### Task requirements:
Please output exactly the lines of the material from the first through the line containing "GOLDEN_TURN = math.radians(137.5)", and nothing more.

+-------+

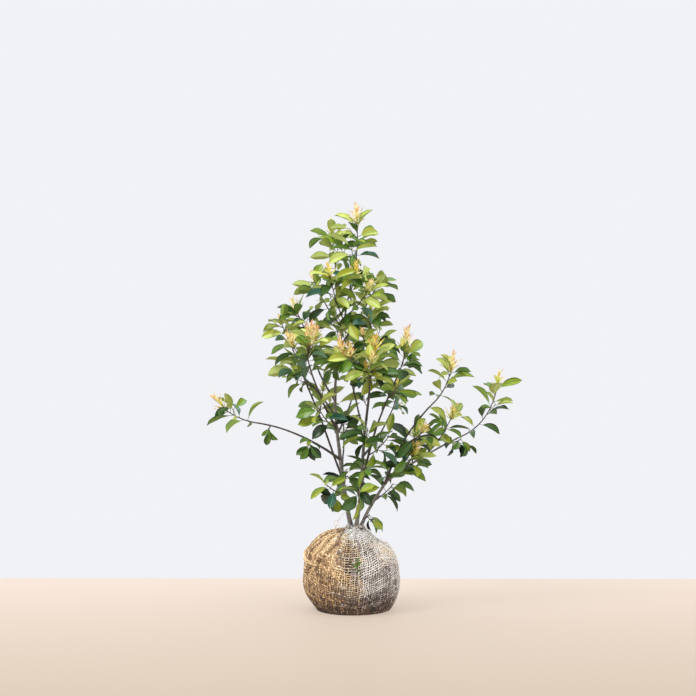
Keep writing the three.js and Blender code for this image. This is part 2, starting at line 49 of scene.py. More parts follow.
SIDEWAYS = np.array([1.0, 0.0, 0.0])
GOLDEN_TURN = math.radians(137.5)

# Wood
JOINT_GAP = 0.35
STEM_START = 252.0
STEM_SUNK = 6.0
LIMB_END = 2.2
FLARE_SIZE = 0.4
FLARE_LENGTH = 22.0
SWAY_SIZE = 0.0065
SWAY_WAVES = 8.5
UPRIGHT_SHARE = 0.2
SEARCH_STEPS = 40

# Shoots and twigs
SHOOT_FOOT = 2.3
SHOOT_END = 1.5
SHOOT_SAG = 0.16
SHOOT_LEAD = 0.5
TWIG_RADII = (1.6, 1.1)
TWIG_START = 0.3
TWIG_STEP = 0.25
TWIG_LENGTH = (46, 68)
TWIG_BEND = (0.42, 0.2)
TWIG_TIP = (0.62, 0.7)
TWIG_LEAVES = 4
TWIG_FIRST_LEAF = 0.5
TWIG_TUFT = 0.7

# Leaves
LEAF_LENGTH = 82.0
LEAF_SHORTEST = 0.84
LEAF_SWELL = 0.26
LEAF_SWELL_SPAN = (0.2, 0.9)
LEAF_WIDTH = 0.36
LEAF_OPENING = (42, 80)
LEAF_ARCH = (30, 52)
LEAF_ROLL = (0.3, 1.15)
LEAF_LEVELLING = 0.6
LEAF_HANG = (0.6, 1.4)
LEAF_FACE = (0.8, 0.5)
LEAF_ROOT = 0.4
FIRST_LEAF = 0.12
LEAF_CROWDING = 1.2
LEAF_TRIES = 9
RETRY_TURN = math.radians(23)
RETRY_OPENING = math.radians(4)
SPACE_MARGIN = 92.0
UNEVEN = dict(place=0.06, twig=0.4, turn=0.3, opening=0.22, length=0.13, width=0.12, arch=0.25)
TUFT_UPLIFT = 0.35
TIP_MATCH = 0.3  # a leaf of the rule stands where its node has a vertex this near the leaf's tip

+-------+

### Correct response:
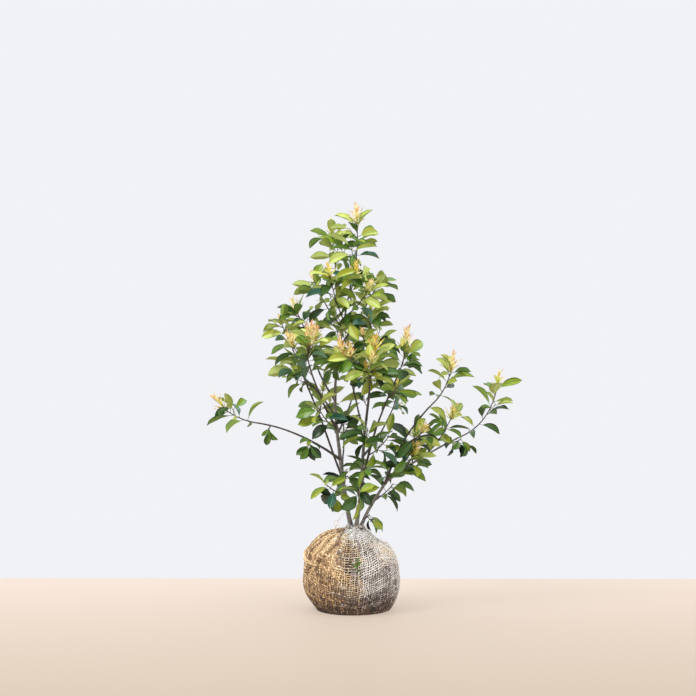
Keep writing the three.js and Blender code for this image. This is part 2, starting at line 49 of scene.py. More parts follow.
SIDEWAYS = np.array([1.0, 0.0, 0.0])
GOLDEN_TURN = math.radians(137.5)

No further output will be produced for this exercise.